Last updated: Sun 5 Apr 2015, 11:11 AM

Then it all fell apart. An innocuous government decree, issued on May 26, granting a modest swathe of protected forestland to a Hindu trust, threw a spark that set off mass protests of a sort not seen here since the early 1990s. After the land deal became public in early June, murmurs of protest began to rise. Since June 16, large groups of Hindus and Muslims have taken to the streets in successive days. An estimated 40 people have been killed and thousands arrested. Suddenly it seems, all the recent progress is at risk of being lost. "This is a mass movement," says Ashok Jaitley, a former top Kashmir administrator, of the protests. "We cannot wish it away."

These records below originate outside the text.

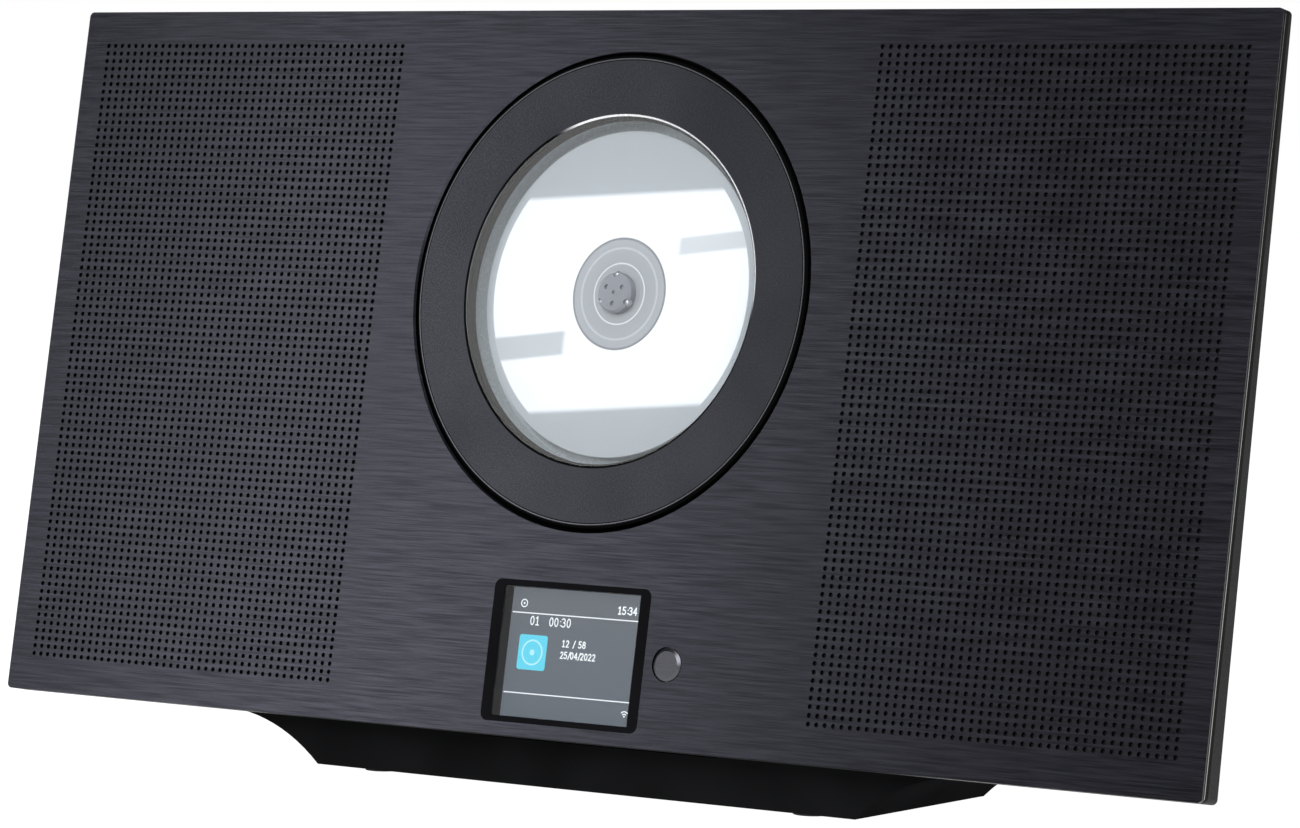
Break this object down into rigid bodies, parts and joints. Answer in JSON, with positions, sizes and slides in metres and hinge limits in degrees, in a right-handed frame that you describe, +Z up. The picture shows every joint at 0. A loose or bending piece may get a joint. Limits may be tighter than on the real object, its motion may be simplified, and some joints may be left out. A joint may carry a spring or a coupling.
{
  "type": "wall mounted cd player",
  "caption": "Flat wall-mountable compact disc player with a round see-through disc door, perforated speaker fields, a colour display and a detachable desk foot",
  "frame": {"origin": "on the table plane, under the middle of the whole object", "axes": "X to the right seen from the front, Y from the front to the back, Z up; the front panel leans back 10 degrees"},
  "size_m": [0.533, 0.0982, 0.2833],
  "materials": {
    "panel_metal": "dark anodised, fine horizontal brushing",
    "black_cloth": "open black grille cloth",
    "case_plastic": "dark grey, fine texture",
    "cover_plastic": "black, fine spark texture",
    "black_plastic": "black, smooth",
    "well_plastic": "pale grey-green, satin",
    "clear_plastic": "clear, polished",
    "lcd_glass": "lit liquid crystal screen",
    "board": "green solder mask",
    "socket_plastic": "black, smooth",
    "bright_steel": "plated, satin",
    "ferrite": "ground ferrite, dull",
    "black_screw": "black oxide",
    "zinc_screw": "bright zinc",
    "rubber": "black, matt",
    "cone_paper": "pressed paper, matt",
    "copper": "enamelled copper wire",
    "foot_plastic": "black, fine texture",
    "door_plastic": "dark metallic lacquer, smooth",
    "hub_plastic": "dark grey, satin",
    "disc_plastic": "printed polycarbonate over an aluminium layer",
    "pickup_plastic": "dark grey",
    "lens_glass": "coated lens",
    "nylon": "natural acetal",
    "brass": "turned",
    "button_metal": "satin grey, domed"
  },
  "bodies": {
    "cabinet": {"front_panel": "panel_metal", "left_grille": "panel_metal", "right_grille": "panel_metal", "grille_cloths": "black_cloth", "front_frame": "case_plastic", "rear_cover": "cover_plastic", "door_seat": "black_plastic", "disc_well": "well_plastic", "display_frame": "black_plastic", "display_lens": "clear_plastic", "lcd_module": "lcd_glass", "control_board": "board", "main_board": "board", "dc_inlet": "socket_plastic", "audio_jacks": "socket_plastic", "usb_socket": "bright_steel", "aerial_socket": "bright_steel", "speaker_baskets": "black_plastic", "speaker_magnets": "ferrite", "speaker_plates": "bright_steel", "speaker_screws": "zinc_screw", "left_surround": "rubber", "right_surround": "rubber", "deck_plate": "bright_steel", "deck_dampers": "rubber", "deck_screws": "zinc_screw", "spindle_motor": "bright_steel", "guide_rods": "bright_steel", "rod_brackets": "black_plastic", "sled_motor": "bright_steel", "gear_post": "bright_steel", "hinge_bracket": "bright_steel", "hinge_screws": "zinc_screw", "hinge_pin": "bright_steel", "latch_body": "black_plastic", "stand_foot": "foot_plastic", "foot_pads": "rubber", "foot_screws": "zinc_screw", "case_screws": "black_screw"},
    "cd_door": {"door_ring": "door_plastic", "door_window": "clear_plastic", "door_arms": "black_plastic", "door_striker": "black_plastic", "door_screws": "zinc_screw"},
    "disc_spindle": {"spindle_hub": "hub_plastic", "hub_claws": "bright_steel", "compact_disc": "disc_plastic"},
    "pickup_carriage": {"pickup_sled": "pickup_plastic", "objective_lens": "lens_glass", "sled_rack": "nylon"},
    "rack_gear": {"drive_gear": "nylon"},
    "sled_pinion": {"motor_pinion": "brass"},
    "button_cap": {"power_button": "button_metal"},
    "door_plunger": {"latch_plunger": "nylon"},
    "left_diaphragm": {"left_cone": "cone_paper", "left_dust_cap": "cone_paper", "left_voice_coil": "copper"},
    "right_diaphragm": {"right_cone": "cone_paper", "right_dust_cap": "cone_paper", "right_voice_coil": "copper"}
  },
  "joints": [
    {"name": "door_hinge", "type": "hinge", "parent": "cabinet", "child": "cd_door", "pos_m": [-0.11465, -0.01473, 0.18057], "axis": [0, -0.1736, -0.9848], "range_deg": [0, 80]},
    {"name": "spindle_spin", "type": "hinge", "parent": "cabinet", "child": "disc_spindle", "pos_m": [0, -0.01256, 0.18019], "axis": [0, 0.9848, -0.1736], "continuous": true},
    {"name": "sled_slide", "type": "slide", "parent": "cabinet", "child": "pickup_carriage", "axis": [1, 0, 0], "range_m": [0, 0.035]},
    {"name": "rack_gear_spin", "type": "hinge", "parent": "cabinet", "child": "rack_gear", "pos_m": [0.03, -0.00803, 0.14944], "axis": [0, 0.9848, -0.1736], "range_deg": [0, 252]},
    {"name": "pinion_spin", "type": "hinge", "parent": "cabinet", "child": "sled_pinion", "pos_m": [0.04575, -0.00409, 0.14874], "axis": [0, 0.9848, -0.1736], "range_deg": [-504, 0]},
    {"name": "button_press", "type": "slide", "parent": "cabinet", "child": "button_cap", "axis": [0, 0.9848, -0.1736], "range_m": [0, 0.0006], "stiffness_N_per_m": 1500},
    {"name": "plunger_press", "type": "slide", "parent": "cabinet", "child": "door_plunger", "axis": [0, 0.9848, -0.1736], "range_m": [0, 0.003], "stiffness_N_per_m": 400},
    {"name": "left_cone_travel", "type": "slide", "parent": "cabinet", "child": "left_diaphragm", "axis": [0, -0.9848, 0.1736], "range_m": [-0.0015, 0.0015], "stiffness_N_per_m": 1000},
    {"name": "right_cone_travel", "type": "slide", "parent": "cabinet", "child": "right_diaphragm", "axis": [0, -0.9848, 0.1736], "range_m": [-0.0015, 0.0015], "stiffness_N_per_m": 1000}
  ],
  "couplings": [
    {"joint": "rack_gear_spin", "follows": "sled_slide", "rad_per_m": 125},
    {"joint": "pinion_spin", "follows": "sled_slide", "rad_per_m": -250}
  ]
}
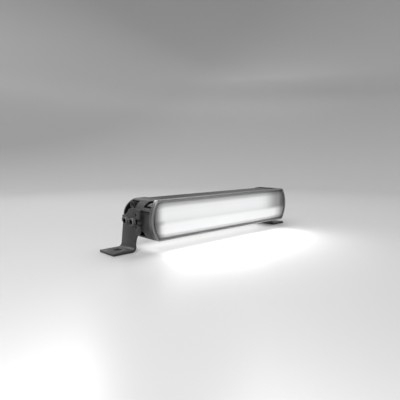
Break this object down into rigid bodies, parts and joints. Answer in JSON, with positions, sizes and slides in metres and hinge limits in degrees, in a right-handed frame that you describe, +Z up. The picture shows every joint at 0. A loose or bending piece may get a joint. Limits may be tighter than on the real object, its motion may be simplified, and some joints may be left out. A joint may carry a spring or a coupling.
{
  "type": "led light bar",
  "caption": "Rectangular vehicle light bar with a frosted lit front, dark frame, finned round-backed aluminium body and cast end caps, tilting between bent steel foot brackets.",
  "frame": {"origin": "on the mounting surface, under the middle of the bar: the centre of the bottom of the bounding box", "axes": "+X along the bar, +Y from the lit front to the finned back, +Z up from the mounting surface"},
  "size_m": [0.38, 0.0746, 0.073],
  "materials": {
    "body": "extruded aluminium, dark grey anodised, fine lengthwise grain, satin",
    "cap": "die-cast aluminium, dark grey powder coat, fine texture",
    "frame": "moulded plastic, dark grey, semi-gloss",
    "lens": "frosted polycarbonate, lit white from behind, dark painted edge",
    "bracket": "bent sheet steel, dark grey powder coat, satin",
    "screw": "socket-head screw, blackened steel with bright rim",
    "rubber": "silicone rubber, black, matt",
    "mirror": "moulded plastic with a bright metallised face",
    "board": "aluminium-core circuit board with white mask",
    "pad": "soft heat-conducting pad, grey",
    "driver": "glass-fibre circuit board with black components",
    "plastic": "moulded nylon, black, matt"
  },
  "bodies": {
    "brackets": {"bracket_left": "bracket", "bracket_right": "bracket", "pivot_screw_left": "screw", "pivot_screw_right": "screw", "pivot_washer_left": "screw", "pivot_washer_right": "screw", "clamp_screw_left": "screw", "clamp_screw_right": "screw", "clamp_washer_left": "screw", "clamp_washer_right": "screw", "clamp_nut_left": "screw", "clamp_nut_right": "screw"},
    "lamp": {"housing": "body", "front_frame": "frame", "lens": "lens", "lens_seal": "rubber", "thermal_pad": "pad", "driver_board": "driver", "gland_body": "plastic", "gland_seal": "rubber", "gland_dome_nut": "plastic", "gland_lock_nut": "plastic", "vent_plug": "plastic", "reflector_upper": "mirror", "reflector_lower": "mirror", "led_board_upper": "board", "led_board_lower": "board", "end_cap_left": "cap", "end_cap_right": "cap", "end_gasket_left": "rubber", "end_gasket_right": "rubber", "cap_screw_upper_left": "screw", "cap_screw_upper_right": "screw", "cap_screw_lower_left": "screw", "cap_screw_lower_right": "screw"}
  },
  "joints": [
    {"name": "tilt", "type": "hinge", "parent": "brackets", "child": "lamp", "pos_m": [0, -0.00225, 0.0418], "axis": [-1, 0, 0], "range_deg": [-25, 30]}
  ]
}
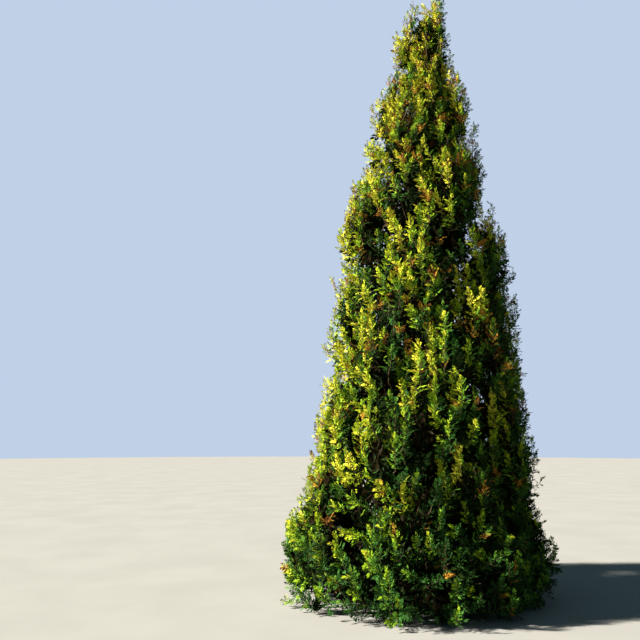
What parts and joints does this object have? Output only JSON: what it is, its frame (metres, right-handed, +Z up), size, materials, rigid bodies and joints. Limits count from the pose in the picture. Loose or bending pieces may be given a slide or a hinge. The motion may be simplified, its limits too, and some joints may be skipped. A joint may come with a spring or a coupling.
{
  "type": "arborvitae",
  "caption": "Tall conical evergreen with a slightly leaning trunk, rising boughs and dense upright plumes of flat leaf sprays that reach the ground.",
  "frame": {"origin": "middle of the flat cut under the trunk, at ground level", "axes": "+Z up, +X to the right and -Y towards the viewer in the picture; the trunk leans to +X"},
  "size_m": [3.002, 3.0016, 7.6056],
  "materials": {
    "bark": "rough, stringy bark",
    "foliage": "matte scale leaves"
  },
  "bodies": {
    "root": {"trunk": "bark", "bough_1": "bark", "bough_2": "bark", "bough_3": "bark", "bough_4": "bark", "bough_5": "bark", "bough_6": "bark", "bough_7": "bark", "bough_8": "bark", "bough_9": "bark", "bough_10": "bark", "bough_11": "bark", "bough_12": "bark", "bough_13": "bark", "bough_14": "bark", "bough_15": "bark", "bough_16": "bark", "bough_17": "bark", "bough_18": "bark", "bough_19": "bark", "bough_20": "bark", "bough_21": "bark", "bough_22": "bark", "side_leader_bough": "bark", "plume_1": "foliage", "plume_2": "foliage", "plume_3": "foliage", "plume_4": "foliage", "plume_5": "foliage", "plume_6": "foliage", "plume_7": "foliage", "plume_8": "foliage", "plume_9": "foliage", "plume_10": "foliage", "plume_11": "foliage", "plume_12": "foliage", "plume_13": "foliage", "plume_14": "foliage", "plume_15": "foliage", "plume_16": "foliage", "plume_17": "foliage", "plume_18": "foliage", "plume_19": "foliage", "plume_20": "foliage", "plume_21": "foliage", "plume_22": "foliage", "plume_23": "foliage", "plume_24": "foliage", "plume_25": "foliage", "plume_26": "foliage", "plume_27": "foliage", "plume_28": "foliage", "plume_29": "foliage", "plume_30": "foliage", "plume_31": "foliage", "plume_32": "foliage", "plume_33": "foliage", "leader_plume": "foliage", "side_leader_plume": "foliage"}
  },
  "joints": []
}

The recent troubles started when Kashmir's Congress-led coalition government granted 99 acres of land to a Hindu trust, allowing it to build temporary shelters for the rush of pilgrims. (This year a record 500,000 made the trek.) Separatist groups pounced on the move, calling for protests against the land deal. Soon militant leaders, who had been lying low, were out on the streets of the state capital, Srinagar, organising marches. As protests mounted, Manmohan Singh's Congress-led coalition in New Delhi dithered, apparently reluctant to antagonise the Hindus by reversing the deal.

Worse still, panicky security forces opened fire on protesters, killing a separatist leader (among others) and adding fuel to the growing Kashmiri rage. After nearly three weeks of vacillating, the government revoked the land grant. This time Hindu groups took umbrage and began protests, blocking a highway that acts as the sole lifeline to Kashmir valley, and demanding that the land order be reinstated. The protests and counter-protests are continuing to hold the whole state ransom, as the Delhi government looks increasingly helpless.